Héritage et défis : que reste-t-il de l’esprit de 1977 ?
Quarante-huit ans après l’indépendance, Djibouti fait face à de nouveaux défis qui interpellent l’héritage des pionniers de 1977. L’esprit de liberté, d’unité et de souveraineté demeure un socle fondamental, mais la jeune République doit désormais affronter les enjeux du développement économique, de la démocratie, et de la cohésion sociale. Les tensions internes, les pressions géopolitiques et les défis environnementaux exigent une adaptation constante tout en gardant vivante la mémoire de la lutte pour l’indépendance. La question se pose de savoir comment concilier modernité et traditions, progrès et respect des valeurs fondatrices.

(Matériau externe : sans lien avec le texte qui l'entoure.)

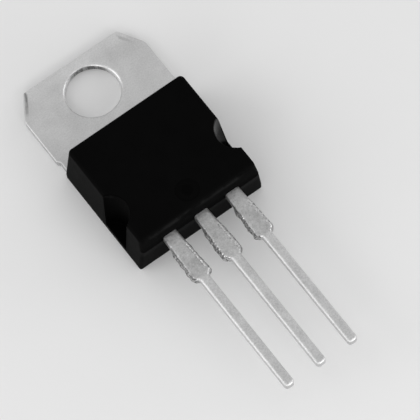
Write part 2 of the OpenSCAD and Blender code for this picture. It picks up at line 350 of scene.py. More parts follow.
def edge_section(width, depth, reach):
    """(inset, height, share of the wall's shaking) of each loop, from the back to the front."""
    section = [(0.07, 0.0, 1.0), (0.035, 0.0, 1.0), (0.01, 0.008, 1.0), (0.0, 0.03, 1.0)]
    section += [(0.0, (SHEET - depth) * share, 1.0) for share in (0.3, 0.55, 0.8)]
    for done, to_go in quarter_round(ROLL_STEPS):
        section.append((width * done, SHEET - depth * to_go, 1 - ramp(done, 0.2, 1)))
    for k in range(1, FRONT_STEPS + 1):
        section.append((width + (reach - width) * k / FRONT_STEPS, SHEET, 0.0))
    return section


TAB_EDGE = edge_section(0.09, 0.07, 0.5)
LEAD_EDGE = edge_section(0.25, 0.18, 0.305)
SHOULDER_EDGE = edge_section(0.16, 0.13, 0.28)
HOLE_EDGE = edge_section(0.28, 0.2, 0.34)
print(f"loops in each section: {len(TAB_EDGE)}")

# %% [markdown]
# With those, one function can build any flat stamping from its outline and its round hole. It
# stacks loops from the back to the front. Outside the housing the thin leads have their own
# section, the shoulders take theirs, and everything above the housing's end has the tab's. The
# tab's top edge is a little wavy, as a worn punch leaves it.

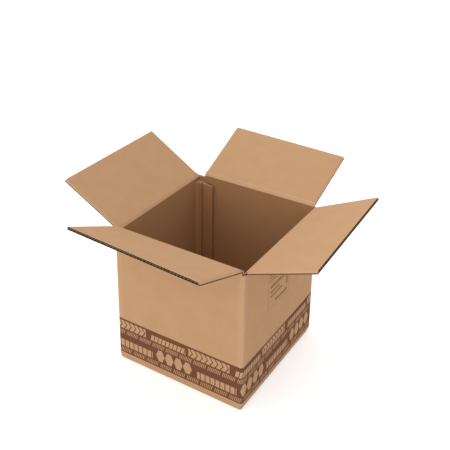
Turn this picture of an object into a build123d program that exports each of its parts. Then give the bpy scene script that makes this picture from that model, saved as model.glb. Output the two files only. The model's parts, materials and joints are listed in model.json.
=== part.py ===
"""A bottle shipping box: one folded double-wall blank whose four top flaps stand open.

Millimetres, +Z up, X along the front panel, Y from the front panel to the back one.
The origin is on the floor, under the middle of the box.
"""
from build123d import *
from math import cos, radians, sin
import os

# --- the board -----------------------------------------------------------------------------
board = 6.6  # double-wall corrugated board, B and C flute
liner = 0.4  # outer liner, which alone carries on through a top crease
upright_fold_radius = 6.2  # outer liner round an upright fold
inside_fold_radius = 0.8  # inner liner in an upright fold
bottom_fold_radius = 5.0  # outer liner round a bottom fold
layer_gap = 0.3  # air between two boards that lie on each other

# --- the box -------------------------------------------------------------------------------
width = 330.0  # outside, along X
depth = 330.0  # outside, along Y
height = 353.0  # floor to the crease of the front and back flaps

# --- the flaps, at the top and at the bottom -------------------------------------------------
flap_seam = 3.0  # gap where two facing flaps meet
corner_inset = 4.5  # side edge of a front or back flap, in from the box's corner
side_gap = 0.6  # side edge of a left or right flap to the panel beside it, when it is closed
joint_cut_back = 24.0  # side edge of the back flap at the glued corner, in from the corner

# --- the top creases -------------------------------------------------------------------------
crease_gap = 0.3  # air round the crease, so that a flap turns freely
flap_setback = 0.5  # flap's outer face behind its crease line, so that it can fold right back
front_tilt = 64.0  # each flap as it stands, outwards from upright, in degrees
back_tilt = 64.5
left_tilt = 61.5
right_tilt = 69.5

# --- the glued joint at the back left corner ---------------------------------------------------
joint_step = 2.0  # back panel's cut edge, in from the left panel's outer face
tab_width = 34.0  # glue tab, from the corner to its free edge
tab_end_drop = 0.5  # upper end of the tab under the top of the left panel's board
tab_slope = 4.0  # both ends of the tab are cut back by this much over its width

# --- worked out ----------------------------------------------------------------------------
inside_x = width / 2 - board
inside_y = depth / 2 - board
outer_reach = depth / 2 - flap_seam / 2
inner_reach = min(outer_reach, width / 2 - flap_seam / 2)
outer_half_span = width / 2 - corner_inset
inner_half_span = inside_y - side_gap
layer = board + layer_gap
floor_top = layer + board
side_crease = height - layer
board_drop = flap_setback + board + crease_gap
outer_panel_top = height - board_drop
side_panel_top = side_crease - board_drop
crease_inset = liner / 2
flap_start = crease_inset + crease_gap


def block(x, y, z):
    """A box between the low and high ends given for each axis."""
    low, high = zip(x, y, z)
    return Pos(*low) * Box(*[b - a for a, b in zip(low, high)], align=Align.MIN)


def both_sides(solid, plane):
    """A solid and its mirror image."""
    return solid + mirror(solid, plane)


def panel_section():
    """The panels seen from above: three rounded folds, and the glued joint at the back left."""
    outline = Rectangle(width, depth)
    folds = [v for v in outline.vertices() if v.X > 0 or v.Y < 0]
    outline = fillet(folds, upright_fold_radius)
    hollow = RectangleRounded(2 * inside_x, 2 * inside_y, inside_fold_radius)
    step = Pos(-width / 2, inside_y) * Rectangle(joint_step, board, align=Align.MIN)
    radius = upright_fold_radius
    fold_corner = Pos(-width / 2, inside_y - radius) * Rectangle(radius, radius, align=Align.MIN)
    fold_round = Pos(radius - width / 2, inside_y - radius) * Circle(radius)
    return outline - hollow - step - (fold_corner - fold_round)


def raised_panel():
    """The front panel above the side panels' tops, because its flap closes over theirs."""
    span = (-outer_half_span, outer_half_span)
    rise = block(span, (-depth / 2, -inside_y), (side_panel_top - board, outer_panel_top))
    return rise + crease_liner(outer_half_span, height - outer_panel_top, outer_panel_top)


def crease_liner(half_span, rise, top):
    """The front panel's outer liner between the end of the board and the crease."""
    strip = block((-half_span, half_span), (-depth / 2, liner - depth / 2), (top - board, top + rise))
    edges = strip.edges().filter_by(Axis.X).group_by(Axis.Z)[-1]
    return fillet(edges, 0.49 * liner)


def side_crease_liner():
    """The same strip on the right panel."""
    strip = block(
        (width / 2 - liner, width / 2), (-inner_half_span, inner_half_span),
        (side_panel_top - board, side_crease),
    )
    edges = strip.edges().filter_by(Axis.Y).group_by(Axis.Z)[-1]
    return fillet(edges, 0.49 * liner)


def bottom_layers():
    """The closed bottom: the side flaps lie inside, on the front and back flaps."""
    side = block((width / 2 - inner_reach, inside_x), (-inner_half_span, inner_half_span), (layer, floor_top))
    front = block((-outer_half_span, outer_half_span), (-depth / 2, outer_reach - depth / 2), (0, board))
    return both_sides(side, Plane.YZ) + both_sides(front, Plane.XZ)


def fold_rounding(length):
    """What a bottom fold takes off a sharp edge along X, with the edge on the X axis."""
    radius = bottom_fold_radius
    corner = block((-length / 2, length / 2), (-1, radius), (-1, radius))
    return corner - Pos(0, radius, radius) * Rot(0, 90, 0) * Cylinder(radius, 2 * length)


def glue_tab():
    """The tab that the left panel carries round the corner, glued flat inside the back panel."""
    high = side_panel_top - tab_end_drop
    low = floor_top + layer_gap
    left = -inside_x
    right = left + tab_width
    outline = Polyline(
        (left, low), (right, low + tab_slope), (right, high - tab_slope), (left, high), close=True
    )
    inside_face = Plane((0, inside_y, 0), x_dir=(1, 0, 0), z_dir=(0, -1, 0))
    return extrude(inside_face * make_face(outline), board)


def box_body():
    """Panels, bottom flaps and glue tab, which are one blank."""
    body = extrude(panel_section(), side_panel_top)
    under_side = block((outer_half_span, width), (-depth, depth), (-board, layer))
    body -= both_sides(under_side, Plane.YZ)
    body += bottom_layers()
    front_fold = Pos(0, -depth / 2, 0) * fold_rounding(2 * width)
    side_fold = Pos(width / 2, 0, layer) * Rot(0, 0, 90) * fold_rounding(2 * depth)
    body -= both_sides(front_fold, Plane.XZ) + both_sides(side_fold, Plane.YZ)
    body += both_sides(raised_panel(), Plane.XZ)
    body += both_sides(side_crease_liner(), Plane.YZ)
    return body + glue_tab()


def flap(span, reach, tilt, outwards, crease):
    """A top flap, tilted outwards from upright about its crease.

    span holds its two side edges, measured along the crease, reach its length from the box's
    outer face, outwards the direction that its panel faces, and crease a point on the crease.
    """
    turn = radians(tilt)
    rise = Vector(outwards) * sin(turn) + Vector(0, 0, cos(turn))
    along = Vector(outwards).cross(Vector(0, 0, 1))
    sheet = block((flap_start, reach - crease_inset), (flap_setback, flap_setback + board), span)
    return Plane(origin=crease, x_dir=rise, z_dir=along) * sheet


def front_flap():
    span = (-outer_half_span, outer_half_span)
    return flap(span, outer_reach, front_tilt, (0, -1, 0), (0, crease_inset - depth / 2, height))


def back_flap():
    span = (joint_cut_back - width / 2, outer_half_span)
    return flap(span, outer_reach, back_tilt, (0, 1, 0), (0, depth / 2 - crease_inset, height))


def left_flap():
    span = (-inner_half_span, inner_half_span)
    return flap(span, inner_reach, left_tilt, (-1, 0, 0), (crease_inset - width / 2, 0, side_crease))


def right_flap():
    span = (-inner_half_span, inner_half_span)
    return flap(span, inner_reach, right_tilt, (1, 0, 0), (width / 2 - crease_inset, 0, side_crease))


nodes = {
    "box_body": box_body,
    "front_flap": front_flap,
    "back_flap": back_flap,
    "left_flap": left_flap,
    "right_flap": right_flap,
}

os.makedirs("parts", exist_ok=True)
for name, make in nodes.items():
    export_step(make(), f"parts/{name}.step")
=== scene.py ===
"""Bottle shipping box: the folded board with its open flaps, its paper, its print and the studio."""

import json
from math import cos, pi, radians, sin

import bpy
from bpy.props import FloatProperty, FloatVectorProperty, PointerProperty
from mathutils import Matrix, Vector


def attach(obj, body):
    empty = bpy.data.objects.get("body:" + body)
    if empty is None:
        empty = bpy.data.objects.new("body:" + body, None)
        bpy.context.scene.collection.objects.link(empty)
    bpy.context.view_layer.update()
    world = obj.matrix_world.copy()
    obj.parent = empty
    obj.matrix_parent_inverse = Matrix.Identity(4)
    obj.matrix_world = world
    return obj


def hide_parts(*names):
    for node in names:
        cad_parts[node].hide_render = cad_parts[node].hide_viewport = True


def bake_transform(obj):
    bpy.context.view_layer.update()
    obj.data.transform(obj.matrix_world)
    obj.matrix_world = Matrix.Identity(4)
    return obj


bl_info = {
    "name": "Bottle Shipping Box",
    "version": (1, 0, 0),
    "blender": (4, 5, 0),
    "location": "View3D > Sidebar > Shipping Box",
    "description": "Builds a double-wall shipping box with open flaps and its studio",
    "category": "Add Mesh",
}

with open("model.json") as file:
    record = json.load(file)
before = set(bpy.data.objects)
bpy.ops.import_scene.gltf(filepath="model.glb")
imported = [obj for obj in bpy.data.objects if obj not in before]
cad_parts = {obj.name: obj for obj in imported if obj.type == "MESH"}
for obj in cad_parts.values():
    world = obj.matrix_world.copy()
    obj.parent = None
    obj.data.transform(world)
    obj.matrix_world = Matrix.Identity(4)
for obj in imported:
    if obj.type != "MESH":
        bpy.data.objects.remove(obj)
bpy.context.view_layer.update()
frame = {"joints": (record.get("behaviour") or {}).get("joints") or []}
creases = {joint["name"]: joint for joint in frame["joints"]}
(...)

Le legs des combattants d’hier est un appel à l’engagement citoyen et à la vigilance pour préserver et renforcer les acquis de la souveraineté nationale dans un monde en mutation.
Durant ces 48 ans d’existence Djibouti a pu amorcer un développement socioéconomique sur tous les plans et maintenir la paix et la cohésion sociale dans une région connue pour ses conflits permanents. Ceci fera l’objet d’un autre dossier.
L’histoire de la lutte pour la liberté à Djibouti est une page essentielle de l’identité nationale. Ce combat, parfois douloureux, toujours courageux, a permis de bâtir une nation souveraine capable d’affronter les défis du présent et de l’avenir. Les récits des pionniers, les mouvements populaires, la richesse culturelle et les débats politiques ont tissé le tissu d’une société fière de ses racines et résolue à défendre son indépendance.
Alors que Djibouti poursuit son développement dans un contexte régional complexe, il est crucial de perpétuer la mémoire de ces luttes, de renforcer l’unité nationale et d’encourager l’engagement citoyen. Ce dossier invite à célébrer ce passé tout en portant un regard lucide sur les responsabilités et les espoirs qui accompagnent la construction d’un avenir durable et harmonieux.